I guess you'd want to say that characters don't heal any HP while they travel, as that rather deflates the danger when travel takes so long. On the other hand, if someone has a healing spell they can cast every day, I suppose that would really change up the math of HP attrition. It makes sense that the DM should set the scene of any encounters such that they can often spin off into further scenes at the normal, personal, minute-to-minute scale. That way, players won't get used to the idea that it's safe to use all their daily spells and abilites right away in every overland encounter.
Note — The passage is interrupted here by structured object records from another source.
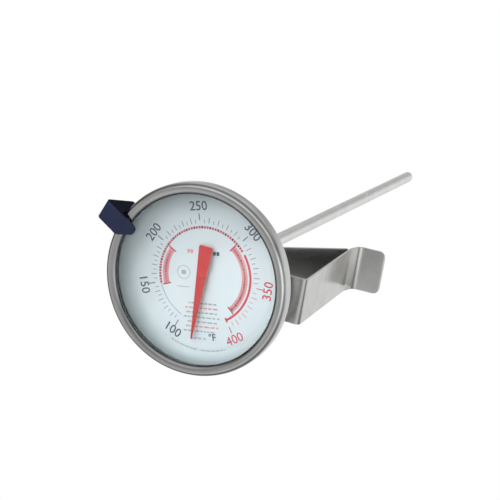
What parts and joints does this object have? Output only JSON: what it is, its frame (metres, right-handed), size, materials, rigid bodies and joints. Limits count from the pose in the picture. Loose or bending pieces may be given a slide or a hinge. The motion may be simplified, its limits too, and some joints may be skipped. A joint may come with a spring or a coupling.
{
  "type": "dial thermometer",
  "caption": "Bimetal stem thermometer with a round glazed dial, a set-point marker that slides round the rim and a folded spring clip that hangs it on the side of a pan.",
  "frame": {"origin": "on the stem axis, at the back face of the ferrule, where the bare stem begins", "axes": "+Y along the stem from the dial to the tip, +Z towards the top of the dial, so the dial faces -Y"},
  "size_m": [0.0633, 0.1923, 0.054],
  "materials": {
    "bezel_steel": "polished stainless steel",
    "case_steel": "satin stainless steel",
    "stem_steel": "ground stainless steel",
    "clip_steel": "rolled stainless strip, bright on the folds",
    "spindle_steel": "drawn wire",
    "bimetal_strip": "rolled bimetal strip",
    "brass": "turned",
    "lens_glass": "clear, flat",
    "gasket_rubber": "matt black",
    "dial_enamel": "satin white with printed scale",
    "pointer_red": "satin red",
    "bush_plastic": "white fluoropolymer",
    "marker_plastic": "moulded navy blue"
  },
  "bodies": {
    "head": {"bezel": "bezel_steel", "lens": "lens_glass", "lens_gasket": "gasket_rubber", "dial": "dial_enamel", "case": "case_steel", "bimetal_coil": "bimetal_strip", "coil_anchor": "brass", "stem_tube": "stem_steel", "tip_plug": "stem_steel", "upper_guide_bush": "bush_plastic", "middle_guide_bush": "bush_plastic", "lower_guide_bush": "bush_plastic", "sealing_washer": "gasket_rubber", "ferrule": "stem_steel", "ferrule_nut": "brass"},
    "pointer": {"pointer": "pointer_red", "pointer_hub": "brass", "spindle": "spindle_steel", "coil_collar": "brass"},
    "marker": {"temperature_marker": "marker_plastic"},
    "clip": {"pan_clip": "clip_steel"}
  },
  "joints": [
    {"name": "pointer_turn", "type": "hinge", "parent": "head", "child": "pointer", "pos_m": [0, 0, 0], "axis": [0, 1, 0], "range_deg": [-15, 325], "stiffness_Nm_per_rad": 0.0003},
    {"name": "marker_turn", "type": "hinge", "parent": "head", "child": "marker", "pos_m": [0, 0, 0], "axis": [0, 1, 0], "continuous": true},
    {"name": "clip_slide", "type": "slide", "parent": "head", "child": "clip", "axis": [0, 1, 0], "range_m": [0, 0.12]}
  ]
}
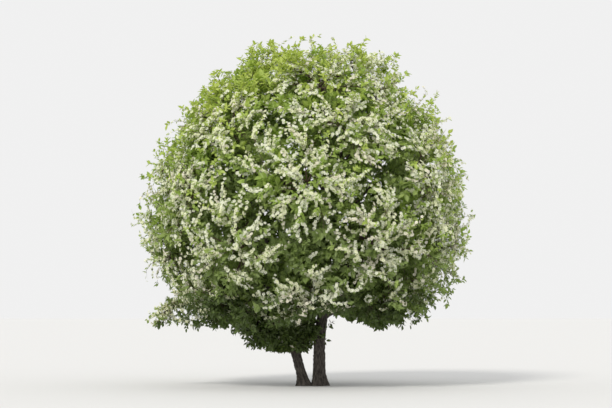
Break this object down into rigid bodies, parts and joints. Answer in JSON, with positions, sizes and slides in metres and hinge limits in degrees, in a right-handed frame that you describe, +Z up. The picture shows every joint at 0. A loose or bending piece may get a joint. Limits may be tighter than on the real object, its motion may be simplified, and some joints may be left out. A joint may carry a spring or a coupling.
{
  "type": "cherry blossom tree",
  "caption": "Flowering cherry tree in fresh leaf: two low-forking stems from one root flare, and a round dense crown of white blossom.",
  "frame": {"origin": "in the flat cut at ground level, between the two stems' feet", "axes": "+Z up, -Y towards the viewer of the picture, +X to that viewer's right"},
  "size_m": [7.2626, 7.0207, 7.4505],
  "materials": {
    "old_bark": "rough, furrowed, nearly black",
    "young_bark": "matte, ringed with pores",
    "foliage": "matte leaves and creamy white petals"
  },
  "bodies": {
    "root": {"bough_hanging": "young_bark", "bough_high_1": "young_bark", "bough_high_2": "young_bark", "bough_high_4": "young_bark", "bough_high_5": "young_bark", "bough_low_1": "young_bark", "bough_low_2": "young_bark", "bough_low_3": "young_bark", "bough_low_4": "young_bark", "bough_low_5": "young_bark", "bough_low_6": "young_bark", "bough_middle_1": "young_bark", "bough_middle_2": "young_bark", "bough_middle_3": "young_bark", "bough_middle_4": "young_bark", "bough_middle_5": "young_bark", "bough_middle_6": "young_bark", "bough_skirt_1": "young_bark", "bough_skirt_2": "young_bark", "bough_skirt_3": "young_bark", "bough_skirt_4": "young_bark", "bough_skirt_5": "young_bark", "bough_skirt_6": "young_bark", "bough_spray": "young_bark", "bough_top_1": "young_bark", "bough_top_2": "young_bark", "bough_top_3": "young_bark", "foliage_hanging": "foliage", "foliage_high_1": "foliage", "foliage_high_2": "foliage", "foliage_high_3": "foliage", "foliage_high_4": "foliage", "foliage_high_5": "foliage", "foliage_low_1": "foliage", "foliage_low_2": "foliage", "foliage_low_3": "foliage", "foliage_low_4": "foliage", "foliage_low_5": "foliage", "foliage_low_6": "foliage", "foliage_middle_1": "foliage", "foliage_middle_2": "foliage", "foliage_middle_3": "foliage", "foliage_middle_4": "foliage", "foliage_middle_5": "foliage", "foliage_middle_6": "foliage", "foliage_skirt_1": "foliage", "foliage_skirt_2": "foliage", "foliage_skirt_3": "foliage", "foliage_skirt_4": "foliage", "foliage_skirt_5": "foliage", "foliage_skirt_6": "foliage", "foliage_spray": "foliage", "foliage_top_1": "foliage", "foliage_top_2": "foliage", "foliage_top_3": "foliage", "foliage_top_4": "foliage", "left_stem": "old_bark", "right_stem": "old_bark", "root_flare": "old_bark"}
  },
  "joints": []
}
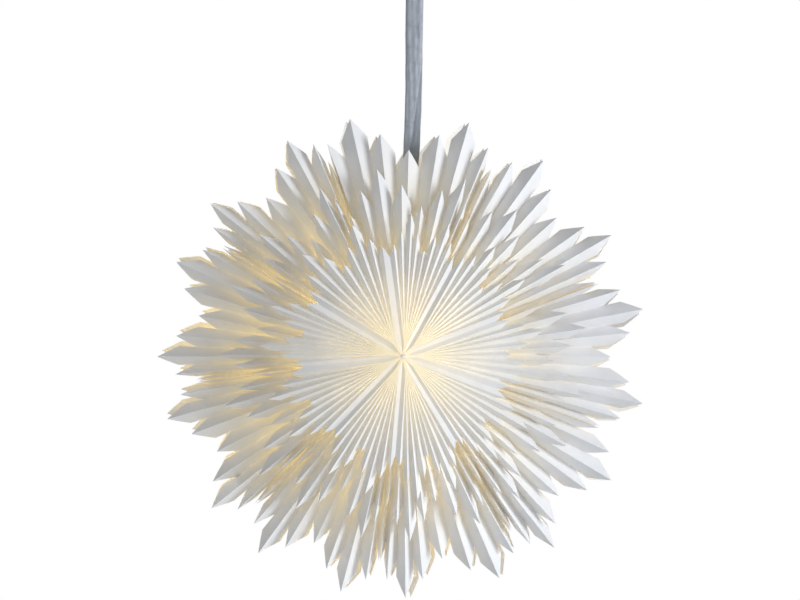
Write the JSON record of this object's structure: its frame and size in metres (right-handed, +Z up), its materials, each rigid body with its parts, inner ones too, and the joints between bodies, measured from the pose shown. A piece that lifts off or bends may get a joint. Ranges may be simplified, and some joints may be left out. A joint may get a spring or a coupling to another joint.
{
  "type": "paper star lantern",
  "caption": "Pleated paper star pendant lamp, lit from inside, hung from a ceiling bracket and cup by a cord in a flat fabric sleeve.",
  "frame": {"origin": "middle of the ceiling bracket's top face, on the ceiling", "axes": "+Z up, the star's axis along Y, its front towards -Y, +X to the right as seen from the front"},
  "size_m": [0.5912, 0.2096, 0.8158],
  "materials": {
    "star_paper": "matte",
    "core_paper": "matte",
    "seam_card": "matte",
    "carrier_card": "matte",
    "closing_dots": "matte",
    "holder_plastic": "satin",
    "contact_ceramic": "matte",
    "contact_brass": "satin",
    "screw_steel": "satin",
    "bulb_cap_metal": "satin",
    "bulb_tip_metal": "satin",
    "bulb_insulator": "gloss",
    "bulb_glass": "gloss",
    "bulb_stem_glass": "gloss",
    "bulb_filament": "matte",
    "cable_sheath": "matte",
    "strap_fabric": "satin",
    "ferrule_plastic": "satin",
    "clamp_plastic": "satin",
    "terminal_plastic": "matte",
    "bracket_steel": "satin",
    "hook_steel": "satin",
    "cup_plastic": "satin"
  },
  "bodies": {
    "ceiling": {"ceiling_bracket": "bracket_steel", "ceiling_hook": "hook_steel"},
    "cup": {"ceiling_cup": "cup_plastic"},
    "link": {"hanging_link": "hook_steel"},
    "clamp": {"cord_clamp": "clamp_plastic", "clamp_screw": "screw_steel", "flex_tail": "cable_sheath", "terminal_block": "terminal_plastic", "terminal_screws": "screw_steel"},
    "cord": {"cable": "cable_sheath", "fabric_sleeve": "strap_fabric", "sleeve_ferrule": "ferrule_plastic", "lampholder_cap": "holder_plastic", "lampholder_body": "holder_plastic", "cord_grip": "holder_plastic", "contact_block": "contact_ceramic", "block_screws": "screw_steel", "screw_shell": "contact_brass"},
    "contact": {"centre_contact": "contact_brass"},
    "bulb": {"bulb_glass": "bulb_glass", "bulb_cap": "bulb_cap_metal", "bulb_insulator": "bulb_insulator", "bulb_tip": "bulb_tip_metal", "bulb_stem": "bulb_stem_glass", "bulb_filaments": "bulb_filament"},
    "star": {"carrier_card": "carrier_card", "seam_card_1": "seam_card", "seam_card_2": "seam_card", "seam_card_3": "seam_card", "seam_card_4": "seam_card", "seam_card_5": "seam_card", "seam_card_6": "seam_card", "seam_card_7": "seam_card", "seam_card_8": "seam_card", "seam_card_9": "seam_card", "closing_card": "seam_card", "closing_dots": "closing_dots", "front_core": "core_paper", "back_core": "core_paper", "front_unit_1": "star_paper", "front_unit_2": "star_paper", "front_unit_3": "star_paper", "front_unit_4": "star_paper", "front_unit_5": "star_paper", "front_unit_6": "star_paper", "front_unit_7": "star_paper", "front_unit_8": "star_paper", "front_unit_9": "star_paper", "back_unit_1": "star_paper", "back_unit_2": "star_paper", "back_unit_3": "star_paper", "back_unit_4": "star_paper", "back_unit_5": "star_paper", "back_unit_6": "star_paper", "back_unit_7": "star_paper", "back_unit_8": "star_paper", "back_unit_9": "star_paper"},
    "ring": {"shade_ring": "holder_plastic"}
  },
  "joints": [
    {"name": "cup_turn", "type": "hinge", "parent": "ceiling", "child": "cup", "pos_m": [0, 0, 0], "axis": [0, 0, 1], "range_deg": [0, 25]},
    {"name": "swing_fore_aft", "type": "hinge", "parent": "ceiling", "child": "link", "pos_m": [0, 0, -0.015], "axis": [1, 0, 0], "range_deg": [-10, 10]},
    {"name": "swing_sideways", "type": "hinge", "parent": "link", "child": "clamp", "pos_m": [0, 0, -0.027], "axis": [0, 1, 0], "range_deg": [-10, 10]},
    {"name": "cord_twist", "type": "hinge", "parent": "clamp", "child": "cord", "pos_m": [0, 0, -0.05], "axis": [0, 0, 1], "range_deg": [-90, 90]},
    {"name": "contact_travel", "type": "slide", "parent": "cord", "child": "contact", "axis": [0, 0, -1], "range_m": [0, 0.002]},
    {"name": "bulb_turn", "type": "hinge", "parent": "contact", "child": "bulb", "pos_m": [0, 0, -0.47], "axis": [0, 0, -1], "range_deg": [0, 255]},
    {"name": "star_lower", "type": "slide", "parent": "cord", "child": "star", "axis": [0, 0, -1], "range_m": [0, 0.004]},
    {"name": "ring_turn", "type": "hinge", "parent": "star", "child": "ring", "pos_m": [0, 0, -0.462], "axis": [0, 0, -1], "range_deg": [0, 720]}
  ],
  "couplings": [
    {"joint": "contact_travel", "follows": "bulb_turn", "m_per_rad": 0.00044914},
    {"joint": "ring_turn", "follows": "star_lower", "rad_per_m": 3141.6}
  ]
}
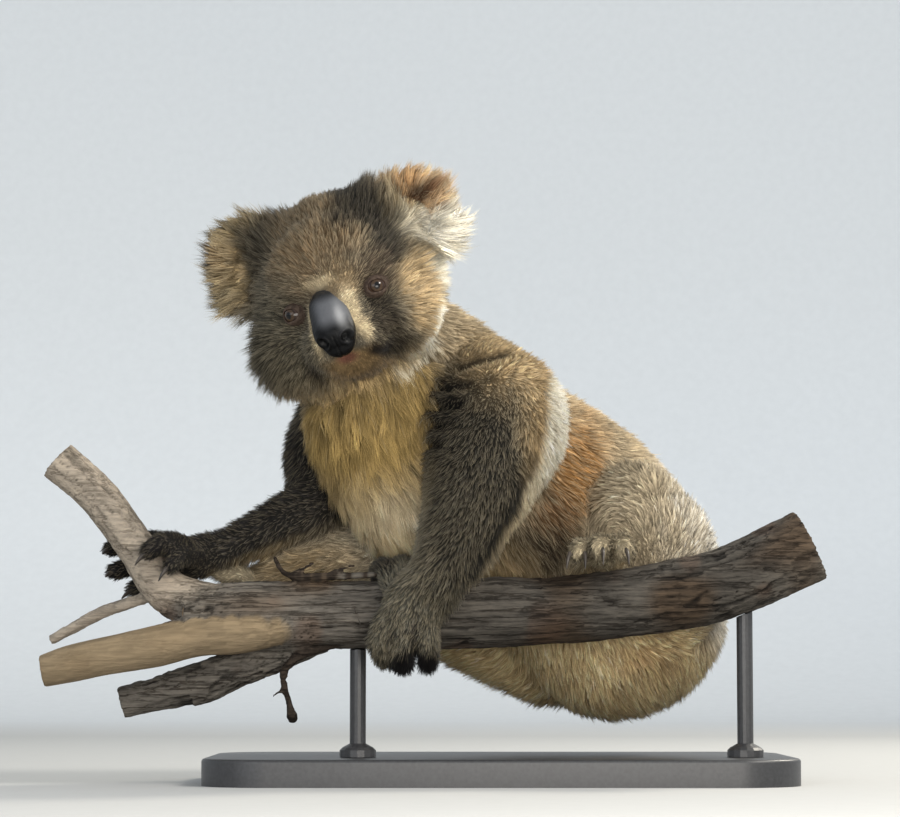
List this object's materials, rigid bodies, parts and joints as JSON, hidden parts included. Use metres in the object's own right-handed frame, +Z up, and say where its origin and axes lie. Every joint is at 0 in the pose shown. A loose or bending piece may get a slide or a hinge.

You'd also want to figure out how rationing, foraging, and other concerns are reckoned, which I have helpfully not done to leave it as an exercise for you.


The kingdom of Astos is a synthesis of post-LoTR fantasy doorstopper influences like Wheel of Time, the Inheritance Cycle, and the Kingkiller Chronicle. It's one of those nominally calm and cheerful lands that doesn't understand the peril it is slouching into, helped along by agents of a Shadow or Dark One or what have you. Like many dungeons, it has a few factions— the secretive conspirators against King Alerholt, the idealistic servants of the crown, and the elf-friends, ideologically aligned with the crown but disillusioned with the king and the nobility.

1 Turn represents about a week of travel, and covers a region or about five squares, assuming the party is moving carefully. Travel will be slower when they check out points of interest, get especially encumbered, brave the winter, or face inclement weather.  Travel will be faster when they ride fast mounts, rush heedlessly, or are aided by the terrain.

Little ford symbols and door markers represent natural connections between regions. If they are connected, a party can enter at any reasonable point; they don't need to first journey to the spot on the border that has a door symbol. Some regions don't have a natural connection. At the DM's discretion, entry can still occur, though it will take 1d4 Turns. If the party has guides to the area, they can roll the die first and then decide if they want to attempt it.

2d6 Random Encounters (1-in-6 every Turn)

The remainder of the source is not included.